In 59 precincts making up a large section of Philadelphia, former Massachusetts Gov. Mitt Romney did not receive a single vote for president. President Obama did not get 99 percent of the vote. He got all the votes. Every single one, according to election officials.

There was a similar happening in Cleveland, Ohio, the key battleground state in the recent race for the presidency.

And in counting news, a Florida election official decided unilaterally to have a midnight recount of votes in one precinct and Rep. Alan West, in a race where the margin was less than one half of one percent, suddenly lost 4,500 votes. Not a couple hundred votes - 4,500. West is going to court, demanding an explanation for the sudden recount and asking that there be a recount of his entire district's voting.

Before the election, there were questions about whether the absentee ballots of military personnel were being adequately processed to preserve their voting rights.

You form your on conclusions on whether and why all these things happened, but at the very least, they raise troubling questions about our most sacred of American rights the voting process.

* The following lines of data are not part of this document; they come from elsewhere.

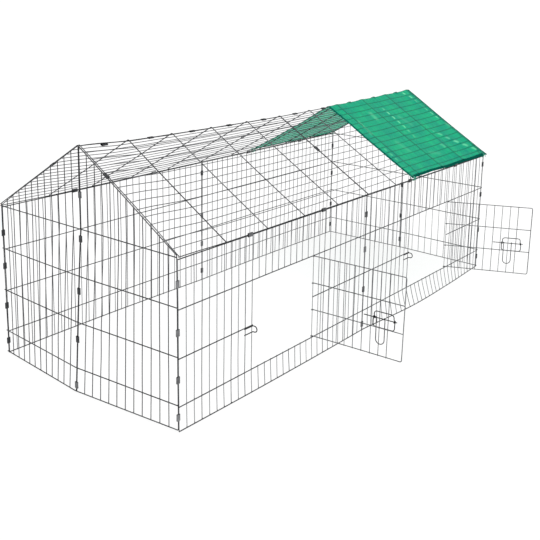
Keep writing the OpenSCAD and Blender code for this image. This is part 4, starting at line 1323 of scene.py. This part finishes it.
# a white sweep: bright at the horizon, softer overhead
wt = world.node_tree
wc = wt.nodes.new("ShaderNodeTexCoord")
wz = wt.nodes.new("ShaderNodeSeparateXYZ")
wr = wt.nodes.new("ShaderNodeMapRange")
wr.interpolation_type = "SMOOTHSTEP"
wr.inputs["From Min"].default_value, wr.inputs["From Max"].default_value = 0.0, 0.62
wr.inputs["To Min"].default_value, wr.inputs["To Max"].default_value = 1.0, 0.40
wt.links.new(wc.outputs["Generated"], wz.inputs[0])
wt.links.new(wz.outputs["Z"], wr.inputs["Value"])
wt.links.new(wr.outputs["Result"], bg.inputs["Strength"])


def aim(ob, at):
    d = Vector(at) - ob.location
    ob.rotation_mode = "QUATERNION"
    ob.rotation_quaternion = d.to_track_quat("-Z", "Y")


def sun(name, direction, strength, angle):
    l = bpy.data.lights.new(name, "SUN")
    l.energy = strength
    l.angle = math.radians(angle)
    o = bpy.data.objects.new(name, l)
    bpy.context.scene.collection.objects.link(o)
    o.location = Vector(direction) * 5
    aim(o, (0, 0, 0))
    return o


def area(name, at, to, size, power):
    l = bpy.data.lights.new(name, "AREA")
    l.shape = "RECTANGLE"
    l.size, l.size_y = size
    l.energy = power
    o = bpy.data.objects.new(name, l)
    bpy.context.scene.collection.objects.link(o)
    o.location = at
    aim(o, to)
    return o


sun("key", (-0.45, -0.75, 1.5), 1.75, 50)
sun("top", (0.3, 0.3, 1.6), 0.75, 70)
area("rim", (3.0, -0.35, 3.0), (0.6, -0.2, 0.6), (0.9, 0.9), 9)

# -------------------------------------------------------------------- camera
cam_data = bpy.data.cameras.new("camera")
cam = bpy.data.objects.new("camera", cam_data)
bpy.context.scene.collection.objects.link(cam)
F_PX, PPX, PPY = 850.406, 270.0, 162.0
YAW, PITCH, ROLL = 0.899384, 0.209582, 0.017068
cam.location = (-2.363566, -1.838081, 1.174341)
fwd = Vector((math.sin(YAW) * math.cos(PITCH), math.cos(YAW) * math.cos(PITCH), -math.sin(PITCH)))
right = Vector((math.cos(YAW), -math.sin(YAW), 0))
up = right.cross(fwd)
r2 = math.cos(ROLL) * right + math.sin(ROLL) * up
u2 = -math.sin(ROLL) * right + math.cos(ROLL) * up
rot = Matrix((r2, u2, -fwd)).transposed()
cam.rotation_mode = "QUATERNION"
cam.rotation_quaternion = rot.to_quaternion()
cam_data.sensor_width = 36
cam_data.lens = F_PX / 540 * 36
cam_data.shift_x = (270 - PPX) / 540
cam_data.shift_y = (PPY - 270) / 540
cam_data.clip_start, cam_data.clip_end = 0.05, 3000
bpy.context.scene.camera = cam
bpy.context.scene.view_settings.view_transform = "Standard"
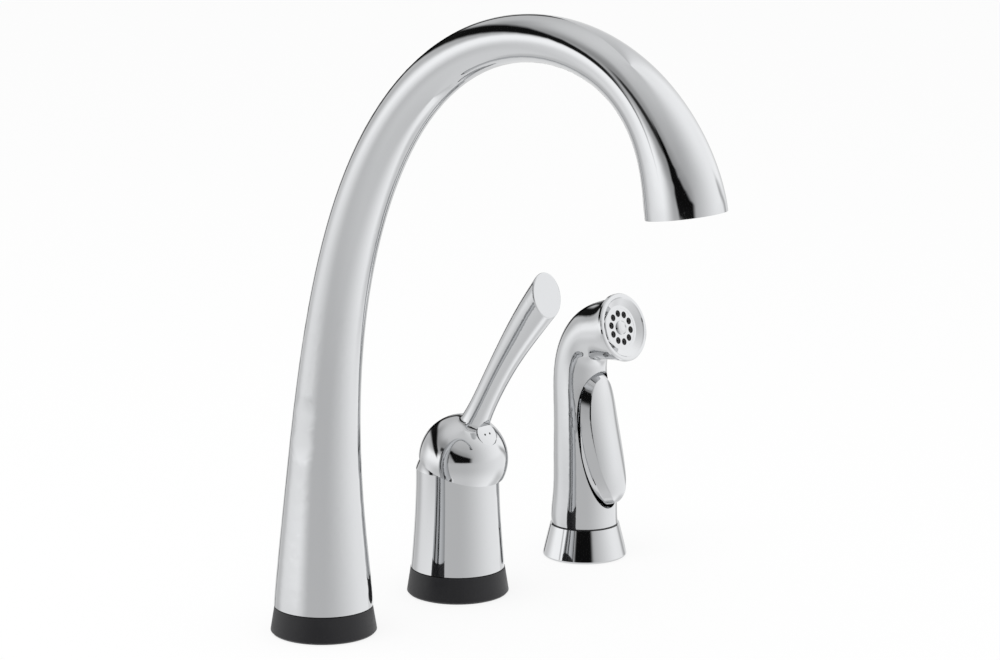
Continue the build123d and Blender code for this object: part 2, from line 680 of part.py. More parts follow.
def trigger_pin():
    y, z = TRIGGER_PIVOT
    return rod_along(PIN_R, (SPRAY_X - PIN_HALF, y, z), (SPRAY_X + PIN_HALF, y, z))


# Spray valve, all distances forward of the wand's axis
PLUNGER_TIP = 11.5
PLUNGER_R = 2.0
BORE_R = 5.0
BORE_BACK = -12.5
GLAND = (2.5, -0.5)
SEAT = (-5.2, -6.6)
FEED_Y = 9.6                  # the feed rises behind the valve, the outlet in front of it
OUTLET_Y = 3.6


def along_y(radius, front, back, z=PLUNGER_Z):
    """Level cylinder in the wand between two forward distances."""
    return rod_along(radius, (SPRAY_X, -front, z), (SPRAY_X, -back, z))


def trigger_pocket():
    """Room in the wand for the paddle through its travel and for its pivot boss."""
    above = TRIGGER_TOP + 8
    room = [(RECESS_BACK[0][0], above), *RECESS_BACK, (40, RECESS_BACK[1][1]), (40, above)]
    return trigger_prism(PADDLE_GAP, PADDLE_DROP) & side_slab(room)


def wand_body():
    """Chrome wand with the tail that stands in the holder, the trigger's pocket and the water's ways."""
    body = wand_skin()
    body += rod(TAIL_R, 3.4, WAND_FOOT + 1, SPRAY_X)
    body += rod(SPIGOT_R, SPIGOT_BOTTOM, 4, SPRAY_X)
    for groove in (SNAP_GROOVE, SEAL_GROOVE):
        body -= tube(SPIGOT_R + 1, SPIGOT_R - 1.2, *groove, SPRAY_X)
    body -= trigger_pocket()
    y, z = TRIGGER_PIVOT
    body -= rod_along(3.4, (SPRAY_X - 5.5, y + 1, z), (SPRAY_X + 5.5, y + 1, z))
    body -= rod_along(PIN_R, (SPRAY_X - PIN_HALF, y, z), (SPRAY_X + PIN_HALF, y, z))
    body -= along_y(BORE_R, 6.0, BORE_BACK)
    body -= rod(2.6, SPIGOT_BOTTOM - 1, 26, SPRAY_X)
    body -= rod_along(2.4, (SPRAY_X, 0, 24), (SPRAY_X, FEED_Y, 24))
    body -= rod(2.4, 24, PLUNGER_Z, SPRAY_X, FEED_Y)
    body -= rod(1.4, PLUNGER_Z, 124, SPRAY_X, OUTLET_Y)
    body -= head_frame(SOCKET_DEPTH) * Pos(0, 0, 10) * Cylinder(SOCKET_R, 20)
    return body - head_frame(SOCKET_DEPTH) * Pos(0, 0, -8) * Cylinder(5.0, 20)


def at_face(solid):
    """Place a solid made about the origin, +Z outwards, on the spray face."""
    return head_frame() * solid


PLATE_R = 11.7
PLATE_FRONT = -2.4
SKIRT_BACK = -8.6
JET_RING_R = 7.9
JET_COUNT = 10


def jet_places():
    angles = [2 * pi * (i + 0.5) / JET_COUNT for i in range(JET_COUNT)]
    return [Pos(JET_RING_R * cos(a), JET_RING_R * sin(a), 0) for a in angles]


def wand_bezel():
    """Bright ring round the spray face, with a shallow cone down to the plate."""
    skirt = SOCKET_R - FIT
    lip = PLATE_FRONT + FIT
    ring = turned((skirt, SKIRT_BACK), (skirt, -RIM_DEPTH + FIT), (18.9, -RIM_DEPTH + FIT), (18.9, -0.9),
                  (18.5, -0.25), (17.9, 0), (16.6, 0), (16.0, -0.5), (12.4, lip), (PLATE_R - 0.8, lip),
                  (PLATE_R - 0.8, PLATE_FRONT), (PLATE_R + FIT, PLATE_FRONT), (PLATE_R + FIT, SKIRT_BACK))
    return at_face(ring)


def spray_plate():
    """Face plate with a ring of ten round holes and a hole for the centre cap."""
    plate = Pos(0, 0, PLATE_FRONT - 1.1) * Cylinder(PLATE_R, 2.2)
    for place in jet_places():
        plate -= place * Pos(0, 0, PLATE_FRONT) * Cylinder(1.9, 8)
    return at_face(plate - Pos(0, 0, PLATE_FRONT) * Cylinder(2.45, 8))


def nozzle_insert():
    """Dark rubber pad whose ten nozzles fill the plate's holes."""
    top = PLATE_FRONT - 2.2
    pad = Pos(0, 0, top - 1.0) * Cylinder(PLATE_R - 0.2, 2.0)
    for place in jet_places():
        pad += place * Pos(0, 0, top + 0.5) * Cylinder(1.85, 2.2)
        pad -= place * Pos(0, 0, top) * Cylinder(0.6, 8)
    return at_face(pad - Pos(0, 0, top) * Cylinder(2.45, 8))


def centre_cap():
    """Domed cap screw that holds the plate."""
    cap = turned((0, -9.2), (2.4, -9.2), (2.4, PLATE_FRONT + 0.02), (3.8, PLATE_FRONT + 0.02), (3.8, PLATE_FRONT + 0.7),
                 (3.2, PLATE_FRONT + 1.15), (1.8, PLATE_FRONT + 1.45), (0, PLATE_FRONT + 1.55))
    return at_face(cap)


def head_seal():
    return at_face(seal_ring(11.0, SOCKET_R - FIT, -SOCKET_DEPTH + FIT, SKIRT_BACK - FIT))


def valve_gland():
    """Bush that closes the spray valve's bore and guides its plunger."""
    return along_y(BORE_R, *GLAND) - along_y(PLUNGER_R + FIT, 20, -20)


def facing_back(forward):
    """Frame across the wand's valve: +Z points to the back."""
    return Plane(origin=(SPRAY_X, -forward, PLUNGER_Z), x_dir=(1, 0, 0), z_dir=(0, 1, 0))


def plunger_seal():
    return facing_back(GLAND[1]) * seal_ring(PLUNGER_R + 0.02, BORE_R - FIT, 0, 1.4)


def valve_seat():
    """Brass seat that the plunger's head closes on."""
    return along_y(BORE_R, *SEAT) - along_y(3.0, 20, -20)


WASHER = (SEAT[1] - 0.05, SEAT[1] - 0.9)


def valve_plunger():
    """Plunger with a collar for its spring in front and the sealing head behind."""
    stem = along_y(PLUNGER_R, PLUNGER_TIP, WASHER[1])
    collar = along_y(3.6, PLUNGER_TIP - 1.0, PLUNGER_TIP - 2.2)
    head = along_y(4.0, WASHER[1], WASHER[1] - 1.4)
    return stem + collar + head


def plunger_washer():
    """Rubber facing on the plunger's head."""
    return along_y(4.0, *WASHER) - along_y(PLUNGER_R, 20, -20)


def trigger_spring():
    """Return spring between the gland and the plunger's collar."""
    back = GLAND[0] + 0.6
    return facing_back(back) * Rot(180, 0, 0) * coil(2.9, 0.35, 4, PLUNGER_TIP - 2.8 - back)


# ---------------------------------------------------------------- files

WAND_NODES = {
    "wand_body": wand_body,
    "wand_bezel": wand_bezel,
    "spray_plate": spray_plate,
    "nozzle_insert": nozzle_insert,
    "centre_cap": centre_cap,
    "head_seal": head_seal,
    "spigot_seal": spigot_seal,
    "coupling_clip": coupling_clip,
    "trigger_pin": trigger_pin,
    "trigger_paddle": trigger_paddle,
    "valve_gland": valve_gland,
    "plunger_seal": plunger_seal,
    "valve_seat": valve_seat,
    "valve_plunger": valve_plunger,
    "plunger_washer": plunger_washer,
    "trigger_spring": trigger_spring,
}

NODES = {
    "spout_base_ring": lambda: base_ring(28.3, 26.0, 0.0),
    "spout_gasket": lambda: base_gasket(0.0),
    "spout_post": spout_post,
    "spout_seals": spout_seals,
    "retaining_clip": retaining_clip,
    "glide_ring": glide_ring,
    "spout_deck_washer": lambda: deck_washer(0.0, 27.0, SHANK_R + 0.4),
    "spout_deck_nut": lambda: deck_nut(0.0, SHANK_R, 42.0),
    "diverter_seat": diverter_seat,
    "diverter_poppet": diverter_poppet,
    "diverter_spring": diverter_spring,
    "spout_shell": spout_shell,
    "spout_sleeve": spout_sleeve,
    "spout_waterway": waterway,
    "outlet_adapter": outlet_adapter,
    "aerator_housing": aerator_housing,
    "aerator_screen": aerator_screen,
    "aerator_washer": aerator_washer,
    "valve_base_ring": lambda: base_ring(27.8, 25.6, VALVE_X),
    "valve_gasket": lambda: base_gasket(VALVE_X),
    "valve_core": valve_core,
    "valve_body_shell": valve_body_shell,
    "bonnet_dome": bonnet_dome,
    "bonnet_nut": bonnet_nut,
    "cartridge_housing": cartridge_housing,
    "cartridge_seals": cartridge_seals,
    "fixed_disc": fixed_disc,
    "moving_disc": moving_disc,
    "cartridge_rotor": cartridge_rotor,
    "pivot_pin": pivot_pin,
    "valve_stem": valve_stem,
    "lever_handle": lever_handle,
    "set_screw": set_screw,
    "index_button": index_button,
    "valve_deck_washer": lambda: deck_washer(VALVE_X, 27.0, SHANK_R + 0.4),
    "valve_deck_nut": lambda: deck_nut(VALVE_X, SHANK_R, 42.0),
    "spray_holder": spray_holder,
    "holder_liner": holder_liner,
    "holder_gasket": holder_gasket,
    "holder_deck_washer": lambda: deck_washer(SPRAY_X, 23.0, HOLDER_SHANK_R + 0.4),
    "holder_deck_nut": lambda: deck_nut(SPRAY_X, HOLDER_SHANK_R, 36.0),
    "hose_coupling": hose_coupling,
}

for name, make in NODES.items():
    export_step(make(), f"parts/{name}.step")
for name, make in WAND_NODES.items():
    export_step(in_holder(make()), f"parts/{name}.step")
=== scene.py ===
# %% [markdown]
# # A chrome tap set on a white table
# Three chrome units stand in a row on a worktop: a tall gooseneck spout, a single-lever valve and a
# side spray that rests in its holder. The shapes that move and fit come from the CAD model. This
# lesson gives them their finishes, adds the fine work that a maker would cut last, such as threads
# and barbs, and lights the row the way a product photographer lights chrome.

# %% Load the model that everything is built around
from math import cos, pi, radians, sin

import bpy
from mathutils import Matrix, Vector


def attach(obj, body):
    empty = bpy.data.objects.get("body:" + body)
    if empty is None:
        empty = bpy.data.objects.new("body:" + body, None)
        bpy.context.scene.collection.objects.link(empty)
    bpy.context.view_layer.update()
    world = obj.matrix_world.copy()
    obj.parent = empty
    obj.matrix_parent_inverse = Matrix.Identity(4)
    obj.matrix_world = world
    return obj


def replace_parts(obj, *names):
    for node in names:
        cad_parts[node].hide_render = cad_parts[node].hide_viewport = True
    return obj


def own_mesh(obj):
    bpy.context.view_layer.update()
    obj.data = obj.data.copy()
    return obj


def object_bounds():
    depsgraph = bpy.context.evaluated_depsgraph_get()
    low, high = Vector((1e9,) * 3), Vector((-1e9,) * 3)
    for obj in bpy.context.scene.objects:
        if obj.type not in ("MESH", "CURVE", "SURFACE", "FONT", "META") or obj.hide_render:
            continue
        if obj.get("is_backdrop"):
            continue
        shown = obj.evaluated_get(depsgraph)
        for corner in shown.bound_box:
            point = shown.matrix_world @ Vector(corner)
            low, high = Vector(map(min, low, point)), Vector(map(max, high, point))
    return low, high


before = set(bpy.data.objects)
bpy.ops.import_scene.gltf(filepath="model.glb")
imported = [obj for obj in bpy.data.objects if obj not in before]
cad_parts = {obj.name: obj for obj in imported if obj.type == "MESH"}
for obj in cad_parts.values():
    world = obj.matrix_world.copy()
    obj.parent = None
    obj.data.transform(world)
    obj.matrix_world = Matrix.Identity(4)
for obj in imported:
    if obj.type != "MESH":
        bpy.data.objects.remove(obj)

cad_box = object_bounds()
print(len(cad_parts), "nodes, box from", [round(v, 4) for v in cad_box[0]],
      "to", [round(v, 4) for v in cad_box[1]])

# %% [markdown]
# Blender works in metres and a tap is drawn in millimetres, so sizes are written as so many MM.
# The three units stand at equal steps along X, at the usual pitch of the holes in a sink.

# %% Units of length and the row
MM = 0.001
ROW_STEP = 101.6 * MM
SPOUT_X, VALVE_X, SPRAY_X = 0.0, ROW_STEP, 2 * ROW_STEP
print("the row is", round(SPRAY_X, 4), "m from first foot to last")

# %% [markdown]
# The camera comes first, because every later choice is judged through it. A long lens from well
# back keeps uprights upright and draws the three units at nearly the same scale. It could be aimed
# with a Track To constraint, but a matrix of three directions says exactly how it stands.

# %% Stand the camera
CAMERA_PLACE = Vector((-1.6683, -1.7230, 0.7296))
CAMERA_RIGHT = Vector((0.6909, -0.7230, 0.0))
CAMERA_UP = Vector((0.1663, 0.1589, 0.9733))
CAMERA_LENS = 170.25

bpy.ops.object.camera_add(location=CAMERA_PLACE)
camera = bpy.context.object
camera.name = "product_camera"
camera.data.sensor_width = 36.0
camera.data.lens = CAMERA_LENS
camera_back = CAMERA_RIGHT.cross(CAMERA_UP).normalized()
stance = Matrix((CAMERA_RIGHT, CAMERA_UP, camera_back)).transposed().to_4x4()
camera.matrix_world = Matrix.Translation(CAMERA_PLACE) @ stance
bpy.context.scene.camera = camera
print("camera stands", round(CAMERA_PLACE.length, 3), "m from the spout's foot")

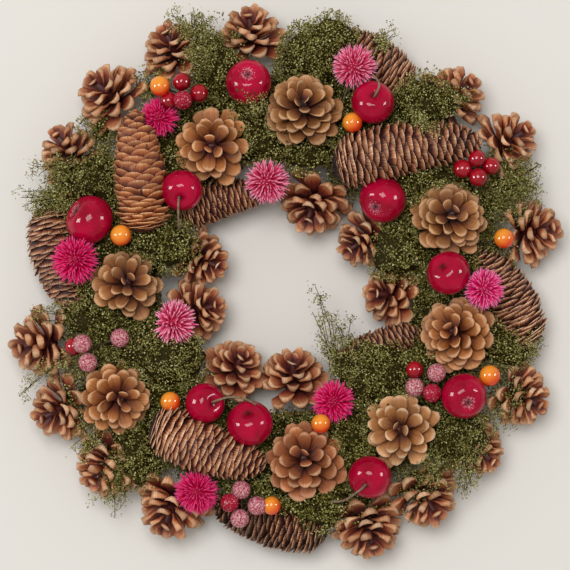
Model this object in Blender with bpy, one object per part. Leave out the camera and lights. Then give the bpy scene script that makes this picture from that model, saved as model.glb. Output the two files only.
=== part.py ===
"""A wreath of dried pine and spruce cones, lacquered apples, berries, dried flowers and moss.

It lies on its back on a flat surface. +Z points out of its face, +Y to the top of the face, and the origin
is in the middle of the hole, on that surface. A straw ring carries a coat of moss, and the rest sits on the
moss. Where two pieces nestle together, the one behind is hollowed to take the one in front.
"""

import itertools
import math
import random

import bmesh
import bpy
from mathutils import Matrix, Vector

MM = 0.001

# The straw ring and its moss coat, in metres and degrees
RING_RADIUS = 0.120
RING_HALF_WIDTH = 0.031
RING_HEIGHT = 0.040
RING_SIDES = 24
RING_PROFILE_STEPS = 5
COAT_THICKNESS = 0.004
COAT_GAP = 0.0004
COAT_END = 0.15

# Clear space round a piece where its neighbour is hollowed for it, and between the side cones and the table
NESTLE_GAP = 0.0004
TABLE_GAP = 0.0008
# The hollow is cut by a skin with one flat face towards each side and each edge of a cube
SKIN_SIDES = [side for side in itertools.product((-1, 0, 1), repeat=3) if side.count(0) in (1, 2)]
SKIN_BLANK = 1.0

# How the scales of an open pine cone are built
CORE_SHARE = 0.23
CORE_TAPER = 0.86
TIER_TWIST = math.radians(38)
SCALE_THICKNESS = 0.0032
FACE_TIERS = 5
FACE_SCALES = 6
SIDE_TIERS = 3
SIDE_SCALES = 6

# How the overlapping scales of a closed spruce cone are built
SPRUCE_SIDES = 7
SPRUCE_TIERS = 7
SPRUCE_LIP = 0.0016
SPRUCE_SCALLOP = 0.0016

SPRIG_LENGTH = 0.004

# Wires and stalks
WIRE_RADIUS = 0.0008
WIRE_SKIN_RADIUS = 0.0016
WIRE_FORK_HEIGHT = 47
STALK_RADIUS = 0.0009
STALK_SKIN_RADIUS = 0.0026

# Every place below is in millimetres and degrees. A lean is counted from upright, towards an azimuth that
# is counted from +X to +Y.
# name: (x, y, z of the middle, lean of the tip, azimuth, radius, length)
FACE_CONES = {
    "pine_cone_face_1": (-51, 97, 60, 4, 200, 28.5, 44),
    "pine_cone_face_2": (12, 124, 60, 17, 95, 28.5, 46),
    "pine_cone_face_3": (114, 48, 60, 12, 75, 28, 46),
    "pine_cone_face_4": (117, -32, 59, 17, 155, 28, 46),
    "pine_cone_face_5": (79, -99, 61, 8, 150, 28, 42),
    "pine_cone_face_6": (13, -120, 60, 12, 115, 29.5, 46),
    "pine_cone_face_7": (-116, -78, 58, 14, 350, 27, 46),
    "pine_cone_face_8": (-110, 2, 57, 8, 70, 26.5, 44),
}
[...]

We can't help but reflect on the harsh criticisms that were leveled at Pennsylvania's voter identification law, which is scheduled to be in effect in next year's elections. The law was passed this year but its usage delayed until next year following court challenges, with a judge ruling there weren't adequate measures in effect to make it easy for everyone to have a proper ID.

But from the uproar surrounding the law, you would have thought the law was geared at rigging the election.

Meanwhile, we have suspicious election day happenings in Philadelphia, Cleveland and Florida and the same media makes little of them.

The voter ID law may not directly relate to these curious happenings, but it does fall into the same election day credo: Make the vote proper.

That's all any of us regardless of political persuasion should want. To not share that sentiment makes us no better than the dictatorships and rigged elections elsewhere that we quickly criticize.